DATASET EXTRACT:
┌──
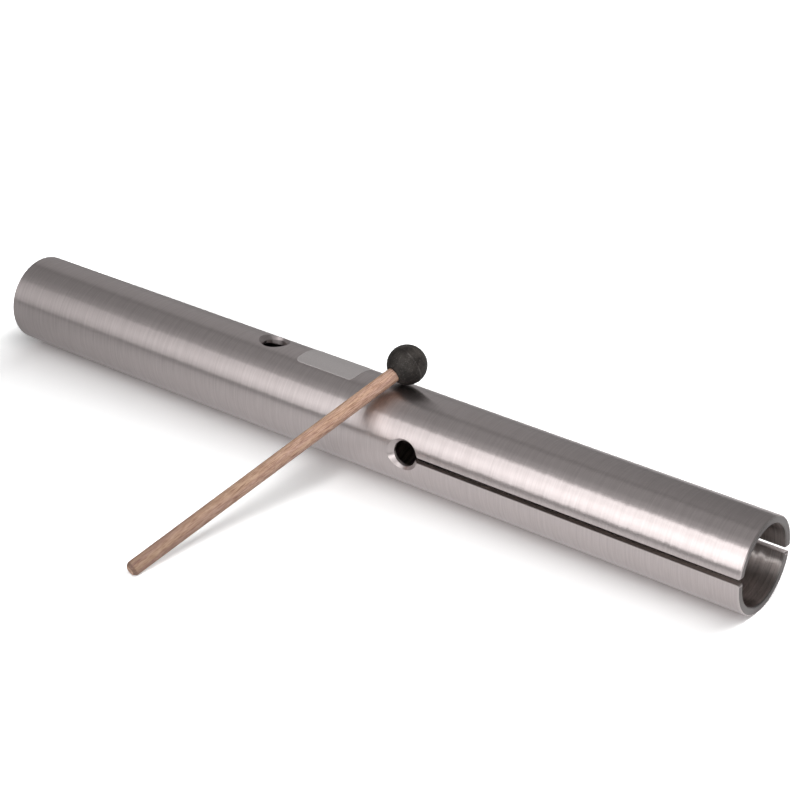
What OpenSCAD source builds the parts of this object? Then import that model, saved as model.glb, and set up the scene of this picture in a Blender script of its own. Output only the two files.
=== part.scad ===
// Wah-wah tube: an aluminium tube, split lengthwise at one end into two tines, with a rubber
// mallet leaning on it. The player strikes a tine and opens and closes the finger hole.
// X runs along the tube to its split end and Z is up. The origin is on the axis at mid-length.

/* [Tube] */
// Outer diameter of the tube
tube_od = 50; // [42:0.5:60]
// Thickness of the tube's wall
tube_wall = 4; // [3:0.25:5]
// Length of the tube
tube_l = 485; // [440:1:560]
// Bevel on the inner and outer edges of both ends
end_bevel = 0.5; // [0.2:0.1:0.8]
// Roll of the tube about its axis as it lies, which lifts the near tine edge
tube_roll = 6.5; // [0:0.5:12]

/* [Slot] */
// Width of the slot between the two tines
slot_w = 2.8; // [2:0.1:3.6]
// Length of a tine, from the split end to the middle of the stop holes
tine_l = 195.2; // [160:0.2:215]
// Break on the slot's long edges, inside and outside
slot_break = 0.25; // [0.1:0.05:0.5]
// Radius on the four corners of the slot's mouth
mouth_r = 1.2; // [0.5:0.1:2]
// Bore of the two holes that stop the slot
stop_bore_d = 14; // [11:0.25:16]
// Width of their countersinks, measured along the tube
stop_sink_d = 19.6; // [17:0.2:21]

/* [Finger hole] */
// Bore of the finger hole
finger_bore_d = 13.6; // [11:0.2:15]
// Width of its countersink, measured along the tube
finger_sink_d = 18.4; // [16:0.2:20]
// Distance from the whole end to the middle of the finger hole
finger_x = 181.3; // [150:0.1:190]

/* [Foil label] */
// Length of the bare foil label, along the tube
label_l = 39; // [30:0.5:45]
// Width of the label across the tube, measured straight
label_w = 20.6; // [14:0.2:24]
// Thickness of the foil
label_t = 0.12; // [0.08:0.01:0.2]
// Thickness of the glue between the foil and the tube
label_glue = 0.03; // [0.02:0.01:0.06]
// Radius of the label's corners
label_r = 3; // [1:0.25:5]
// Distance from the whole end to the label's nearer edge
label_x = 204.5; // [203:0.5:210]

/* [Mallet] */
// Diameter of the rubber ball
ball_d = 21.6; // [18:0.2:28]
// Depth of the ball's blind bore, from the middle of the ball
ball_bore_past = 3.6; // [2:0.1:6]
// Diameter of the dowel
dowel_d = 8; // [6:0.25:10]
// Length from the middle of the ball to the butt of the dowel
mallet_reach = 182.3; // [165:0.1:220]
// Bevel on both ends of the dowel, measured across it
dowel_bevel = 1.4; // [0.5:0.1:2]
// Length of that bevel along the dowel
dowel_bevel_l = 1.8; // [0.5:0.1:3]

/* [Mallet as it leans] */
// Distance from the whole end to the middle of the ball
ball_x = 268.9; // [240:0.1:280]
// Place of the ball round the tube, from the top away from the player
ball_lean = 11.2; // [4:0.1:16]
// Turn of the mallet from square to the tube, butt towards the whole end
mallet_turn = 13.6; // [0:0.2:25]
// Clearance between the ball and the tube that it lies on
rest_clear = 0.2; // [0.1:0.05:0.5]
// Clearance of the dowel in the ball's bore, at the side and at the bottom
dowel_clear = 0.03; // [0.02:0.01:0.1]

/* [Hidden] */
$fn = 96;

// How far a cutter runs past the surface that it cuts
over = 2;
tube_r = tube_od / 2;
bore_r = tube_r - tube_wall;
whole_end = -tube_l / 2;
split_end = tube_l / 2;
stop_x = split_end - tine_l;

// The ball lies on the tube, and the butt of the dowel stands on the same ground as the tube
ball_r = ball_d / 2;
dowel_r = dowel_d / 2;
ball_dist = tube_r + ball_r + rest_clear;
ball_y = ball_dist * sin(ball_lean);
ball_z = ball_dist * cos(ball_lean);
// The butt touches down on the back edge of its bevel, a little short of the full reach
touch_reach = mallet_reach - dowel_bevel_l;
mallet_slope = asin((ball_z + tube_r) / norm([touch_reach, dowel_r])) - atan2(dowel_r, touch_reach);

// Turns a shape that is drawn along Z so that it lies along the tube
module along_tube(x) {
    translate([x, 0, 0]) rotate([0, 90, 0]) children();
}

// Puts a shape that is drawn with the slot level and the finger hole on top into its roll
module rolled() {
    rotate([-tube_roll, 0, 0]) children();
}

// The plain tube: its wall's section, with four bevelled corners, turned about the axis
module tube_blank() {
    section = [
        [bore_r + end_bevel, 0],
        [tube_r - end_bevel, 0],
        [tube_r, end_bevel],
        [tube_r, tube_l - end_bevel],
        [tube_r - end_bevel, tube_l],
        [bore_r + end_bevel, tube_l],
        [bore_r, tube_l - end_bevel],
        [bore_r, end_bevel],
    ];
    along_tube(whole_end) rotate_extrude() polygon(section);
}

// Cutter for a bore with a 90 degree countersink, which points up from the tube's axis
module sunk_bore(bore_d, sink_d) {
    sink_depth = (sink_d - bore_d) / 2;
    cylinder(h = tube_r + over, d = bore_d);
    translate([0, 0, tube_r - sink_depth])
        cylinder(h = sink_depth + over, d1 = bore_d, d2 = sink_d + 2 * over);
}

// Cutter for one side of the slot: square walls, with a break at the inner and the outer surface
module slot_side() {
    half = slot_w / 2;
    edge = [
        [0, half + slot_break],
        [bore_r, half + slot_break],
        [bore_r + slot_break, half],
        [tube_r - slot_break, half],
        [tube_r + over, half + slot_break + over],
    ];
    section = concat(edge, [for (i = [len(edge) - 1:-1:0]) [edge[i][0], -edge[i][1]]]);
    along_tube(stop_x)
        rotate([0, 0, -90])
            linear_extrude(tine_l + over) polygon(section);
}

// Cutter for the slot's mouth: it opens at both tines by the radius of their corners
module slot_mouth() {
    translate([split_end - mouth_r, tube_r + over, 0])
        rotate([90, 0, 0])
            linear_extrude(tube_od + 2 * over)
                difference() {
                    translate([0, -slot_w / 2 - mouth_r])
                        square([mouth_r + over, slot_w + 2 * mouth_r]);
                    for (side = [-1, 1])
                        translate([0, side * (slot_w / 2 + mouth_r)]) circle(mouth_r);
                }
}

module tube() {
    color("#a9a4a2") rolled() difference() {
        tube_blank();
        translate([whole_end + finger_x, 0, 0]) sunk_bore(finger_bore_d, finger_sink_d);
        for (side = [-1, 1]) {
            translate([stop_x, 0, 0])
                rotate([side * 90, 0, 0]) sunk_bore(stop_bore_d, stop_sink_d);
        }
        for (side = [0, 180]) rotate([side, 0, 0]) slot_side();
        slot_mouth();
    }
}

// Outline of the label, with round corners
module label_outline() {
    square([label_l - 2 * label_r, label_w], center = true);
    square([label_l, label_w - 2 * label_r], center = true);
    for (x = [-1, 1], y = [-1, 1])
        translate([x * (label_l / 2 - label_r), y * (label_w / 2 - label_r)]) circle(label_r);
}

module label() {
    foil_r = tube_r + label_glue;
    color("#b7b5b2") rolled() intersection() {
        translate([whole_end + label_x + label_l / 2, 0, 0])
            linear_extrude(tube_r + over) label_outline();
        along_tube(whole_end + label_x - over) difference() {
            cylinder(h = label_l + 2 * over, r = foil_r + label_t);
            translate([0, 0, -over]) cylinder(h = label_l + 4 * over, r = foil_r);
        }
    }
}

// Puts a mallet that is drawn with the ball at the origin and the butt up Z where it leans
module leaning() {
    translate([whole_end + ball_x, ball_y, ball_z])
        rotate([0, 0, -mallet_turn])
            rotate([90 + mallet_slope, 0, 0]) children();
}

module mallet_handle() {
    foot = dowel_clear - ball_bore_past;
    section = [
        [0, foot],
        [dowel_r - dowel_bevel, foot],
        [dowel_r, foot + dowel_bevel_l],
        [dowel_r, mallet_reach - dowel_bevel_l],
        [dowel_r - dowel_bevel, mallet_reach],
        [0, mallet_reach],
    ];
    color("#c19a78") leaning() rotate_extrude() polygon(section);
}

module mallet_head() {
    color("#3a3836") leaning() difference() {
        sphere(ball_r);
        translate([0, 0, -ball_bore_past]) cylinder(h = ball_bore_past + ball_d, r = dowel_r + dowel_clear);
    }
}

tube();
label();
mallet_handle();
mallet_head();
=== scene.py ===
"""A wah-wah tube with its loose mallet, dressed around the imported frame.

The tube lies along X with its split end at +X. The mallet leans on it from the -Y side, with its
ball on the tube and its butt on the ground. Sizes are in millimetres where no comment says metres.
"""
import math

import bpy
import numpy as np
from mathutils import Matrix, Vector

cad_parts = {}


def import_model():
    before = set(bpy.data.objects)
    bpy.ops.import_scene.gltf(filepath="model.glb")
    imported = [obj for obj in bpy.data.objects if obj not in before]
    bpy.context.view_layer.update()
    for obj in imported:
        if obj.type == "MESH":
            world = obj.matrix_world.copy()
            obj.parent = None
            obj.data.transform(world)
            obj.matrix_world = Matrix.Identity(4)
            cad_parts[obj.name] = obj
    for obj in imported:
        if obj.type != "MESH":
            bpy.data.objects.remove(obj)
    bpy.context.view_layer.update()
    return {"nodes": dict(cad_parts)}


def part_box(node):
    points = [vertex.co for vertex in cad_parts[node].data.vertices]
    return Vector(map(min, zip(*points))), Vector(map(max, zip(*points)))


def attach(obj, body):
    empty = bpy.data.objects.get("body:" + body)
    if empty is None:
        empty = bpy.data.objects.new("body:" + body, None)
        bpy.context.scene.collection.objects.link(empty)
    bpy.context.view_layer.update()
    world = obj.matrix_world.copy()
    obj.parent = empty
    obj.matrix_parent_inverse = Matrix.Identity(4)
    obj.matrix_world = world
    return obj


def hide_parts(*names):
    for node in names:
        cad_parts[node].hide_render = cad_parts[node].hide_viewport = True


MM = 0.001

# The camera stands to the right of the tube and looks down on it
CAMERA_PLACE = (581.61, -719.51, 501.89)
CAMERA_DOWN_DEG = 28.06
CAMERA_TURN_DEG = 37.62
LENS = 88.73
SENSOR = 36.0

# The tube's length and roll, where its holes are along it, and how far from a hole's axis and from
# the slot's middle the faces cut there reach
TUBE_L = 485.0
TUBE_ROLL_DEG = 6.5
FINGER_X = -61.2
STOP_X = 47.3
CUT_REACH = 10.0
SLOT_REACH = 1.75

# A drawn groove's width along the tube and its length round it, and how far it tips the unit
# normal round the tube and along it
GROOVE_W = 1.1
GROOVE_L = 24.0
ROUND_TILT = 0.045
LONG_TILT = 0.06

# The foil label's middle, sides and corner radius, and the width of its pressed edge
LABEL_X = -18.5
LABEL_L = 39.0
LABEL_W = 20.6
LABEL_R = 3.0
LABEL_EDGE = 0.5

# From the ball's middle to the butt's face, and the length of the butt's bevel
MALLET_REACH = 182.3
DOWEL_BEVEL_L = 1.8

# The height and width of the ball's parting line, the radius of the lip of its bore, the bore's
# radius and its depth past the ball's middle, and the lip's points and the rings and sides of the
# ball's mesh
SEAM_HEIGHT = 0.12
SEAM_WIDTH = 0.32
LIP_R = 0.35
BALL_BORE_R = 4.03
BALL_BORE_PAST = 3.6
LIP_POINTS = 8
BALL_RINGS = 220
BALL_SIDES = 256

# Half a side of the floor, in metres, and the two distances from the tube between which the
# shadows on it fade to white. The part of a distance that lies along the tube is counted from a
# line short of each end, and is multiplied
FLOOR_HALF = 8.0
FADE_FROM = 35.0
FADE_TO = 250.0
FADE_SHORT = 15.0
FADE_TIMES = 4.5

# The floor that metal mirrors turns dim between two distances in front of the tube, and gets
# brighter from a place on the left to one on the right
DIM_FROM = 350.0
DIM_TO = 500.0
TONE_LEFT = -260.0
TONE_RIGHT = 30.0

# Lamps and lit cards, in metres: name, middle, aim, width and height, radiance, and the kind of
# surface that it lights
LAMPS = (
    ("overhead_strip", (0.52, 0.35, 1.05), (0, 0.35, -0.025), (3.5, 0.45), 6.0, "dull"),
    ("soft_box", (-0.25, -1.280, 0.740), (-0.25, 0, 0), (1.0, 1.3), 0.3, "dull"),
    ("front_card", (-0.18, -1.108, 0.640), (-0.18, 0, 0), (1.1, 1.139), 1.8, "metal"),
    ("front_card_middle", (-0.18, -1.240, 0.640), (-0.18, 0, 0), (1.0, 0.365), 0.32, "metal"),
    ("right_card", (0.90, -1.00, 0.55), (0, 0, 0), (1.0, 1.0), 1.1, "metal"),
    ("right_card_foot", (0.88, -0.97, 0.38), (0, 0, 0), (1.0, 0.3), 1.5, "metal"),
    ("finger_card", (-0.06, -0.83, 1.06), (-0.06, 0, 0), (0.3, 0.3), 0.9, "metal"),
    ("shoulder_card", (-0.3, -0.561, 1.100), (-0.3, 0, 0), (1.4, 0.391), 0.12, "metal"),
    ("top_card", (-0.3, -0.234, 1.262), (-0.3, 0, 0), (1.6, 1.116), 0.17, "metal"),
    ("back_card", (-0.98, 0.955, 0.746), (-0.98, 0, 0), (1.1, 1.400), 0.20, "metal"),
)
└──
PROBLEM DESCRIPTION:
Report every line containing the word "return" from the listing above.

OUTPUT OF THE TASK:
    return {"nodes": dict(cad_parts)}
    return Vector(map(min, zip(*points))), Vector(map(max, zip(*points)))
    return obj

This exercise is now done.